Website: www.globalgreenplan.org; email dhewett@globalgreenplan.net.

The Global Green Plan is based on the following principles of community engagement and its new and urgent nexus with climate change action:

1. It has to be an inclusive strategy as well as a uniting cause. It must make sense to everybody, irrespective of age, status, race, nationality, religion or political persuasion.

2. It has to be big enough to make a difference. This means it must have global application (any Australian initiative that cannot be expanded to bigger emitters, including the US, China, India, Russia, Brazil and Indonesia is futile in terms of curbing global emissions).

3. No matter how propitiously initiatives start, they will not be sustained if they are fragmented or target one or other sector. It has to involve everybody, and it has to be connected and coordinated. Fragmented initiatives fail.

4. Any enduring initiative has to be structured in such a way that people can, and feel inclined to, participate. It has to be able to gather up everybody in a collective effort. It has to have the sizzle as well as the sausage.

5. It must prepare future generations as well as persuade the current ones; it must lay foundation blocks that ensure we are educating our children for living in a carbon-constrained world.

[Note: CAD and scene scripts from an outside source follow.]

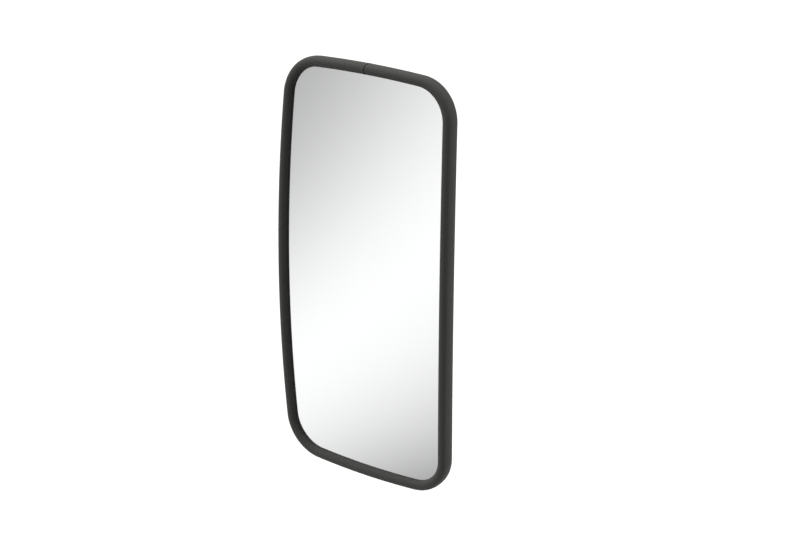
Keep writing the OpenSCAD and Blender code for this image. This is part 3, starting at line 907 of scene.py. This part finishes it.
def rivet_holes(bm, low, high, sizes):
    """Cuts the holes for the hub's rivets through a body that goes from low to high."""
    for centre in rivet_centres(sizes):
        hole = chamfered(low - MM, high + MM, 2.45 * MM, 0.1 * MM)
        bm = combined(bm, turned(hole, centre, FORWARD, RIGHT, 32), "DIFFERENCE")
    return bm


class MIRROR_OT_stud(Operator):
    """Adds the ball stud with its neck, hex flange and shank"""
    bl_idname = "mirror.stud"
    bl_label = "Ball Stud"

    def execute(self, context):
        neck = context.scene.mirror_bracket.neck / 2
        end = span("ball_stud")[1]
        flange = span("hub_bush")[0] - 0.05 * MM
        flange_t = 2.2 * MM
        shank = 4 * MM
        fillet = 1.2 * MM
        last = asin((neck + 0.7 * MM) / BALL_R)
        profile = [(x, max(0.0, r)) for x, r in arc((0, 0), BALL_R, pi, last, 56)]
        profile[0] = (-BALL_R, 0)
        profile += [(BALL_R * cos(last) + fillet, neck), (flange - flange_t - fillet, neck),
                    (flange - flange_t, neck + 0.8 * MM), (flange - 1 * MM, neck + 0.8 * MM),
                    (flange - 1 * MM, shank), (end - 0.8 * MM, shank), (end, shank - 0.8 * MM), (end, 0)]
        nut = hexagon(8.6 * MM, flange - flange_t, flange, BALL, FORWARD, RIGHT)
        bm = combined(on_stud(profile), nut, "UNION")
        piece("ball_stud_turned", bm, "zinc", "ball_stud_set", "ball_stud")
        return {"FINISHED"}


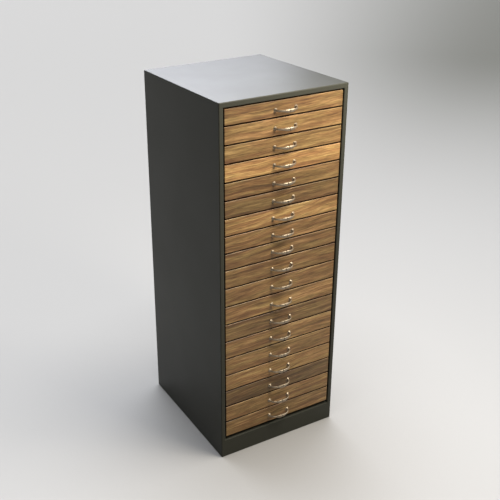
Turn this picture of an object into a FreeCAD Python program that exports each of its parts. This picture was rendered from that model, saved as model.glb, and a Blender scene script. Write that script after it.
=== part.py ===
import FreeCAD, Part
import math
import os

# Eyewear storage cabinet: a folded steel body with one column of shallow drawers behind wooden fronts.
# Lengths are in millimetres. X runs to the right, Y to the back and Z up. The origin is at floor level,
# in the middle of the width and in the middle of the whole depth, pulls included.

# Body
body_width = 400.0
body_depth = 440.0
shell_sheet = 1.2
bend_radius = 2.5
stile_width = 13.0
top_rail_height = 14.5
plinth_height = 60.0
front_return = 15.0
rear_flange = 15.0
deck_flange = 12.0
back_sheet = 1.0
back_clearance = 1.5

# Drawer fronts, from the top down: a slim one and three banks
slim_front_height = 44.1
upper_drawers = 8
upper_front_height = 48.0
middle_drawers = 6
middle_front_height = 53.6
lower_drawers = 4
lower_front_height = 51.3
front_thickness = 16.0
front_recess = 1.5
front_arris = 1.0
side_gap = 3.5
top_gap = 3.5
seam = 2.6
base_gap = 10.3

# Trays
tray_sheet = 0.9
rim_drop = 7.0
tray_lift = 4.0
hem_width = 8.0
hem_height = 6.0
ear_reach = 5.5
return_clearance = 1.0
tray_rear_clearance = 12.0
drawer_travel = 300.0

# Runner rails
rail_sheet = 1.2
running_clearance = 0.4
guide_clearance = 1.0
rail_front_clearance = 0.3
rail_rear_clearance = 2.0
stop_clearance = 0.3

# Bow pulls
pull_centres = 64.0
pull_projection = 24.5
foot_size = 11.5
flare_height = 7.0
neck_size = 5.2
grip_length = 34.0
grip_height = 9.6
grip_thickness = 5.8
grip_fullness = 4
pull_drop = 3.0
flare_stations = 3
bow_stations = 8
section_chamfer_share = 0.29
flatness = 1e-6


# Heights: the drawers, their gaps, the plinth and the top rail add up to the body's height
front_heights = (
    [slim_front_height]
    + [upper_front_height] * upper_drawers
    + [middle_front_height] * middle_drawers
    + [lower_front_height] * lower_drawers
)
opening_bottom = plinth_height
fronts_height = sum(front_heights) + seam * (len(front_heights) - 1)
opening_top = opening_bottom + base_gap + fronts_height + top_gap
body_height = opening_top + top_rail_height

# Depths: the pulls stand out past the body's front, and the origin is in the middle of the whole depth
pull_overhang = pull_projection - front_recess
whole_depth = body_depth + pull_overhang
body_front = -whole_depth / 2 + pull_overhang
body_back = body_front + body_depth
front_face = body_front + front_recess
front_rear = front_face + front_thickness
back_panel_rear = body_back - shell_sheet
back_panel_front = back_panel_rear - back_sheet
tray_front = front_rear
tray_rear = back_panel_front - tray_rear_clearance
rail_front = front_rear + rail_front_clearance
rail_rear = back_panel_front - rail_rear_clearance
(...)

6. It must inform and resource as well as motivate, and the message must be effectively packaged. The three commandments of climate change action are simple and summed up by the acronym ROS: Reduce, Offset, Switch – to a greener lifestyle. The devil of course is in the detail.

7. It must have a spark to ignite it and fuel to keep the flame alight: for that it must harness the energy and passion of youth.

8. Whatever else the outcome, it must lead to cultural change to lower impact lifestyles, a change in mindset from consumer to conserver, and a community of individuals policing their own actions, and imposing their own (informed) discipline, rather than waiting for regulation or resource shortage.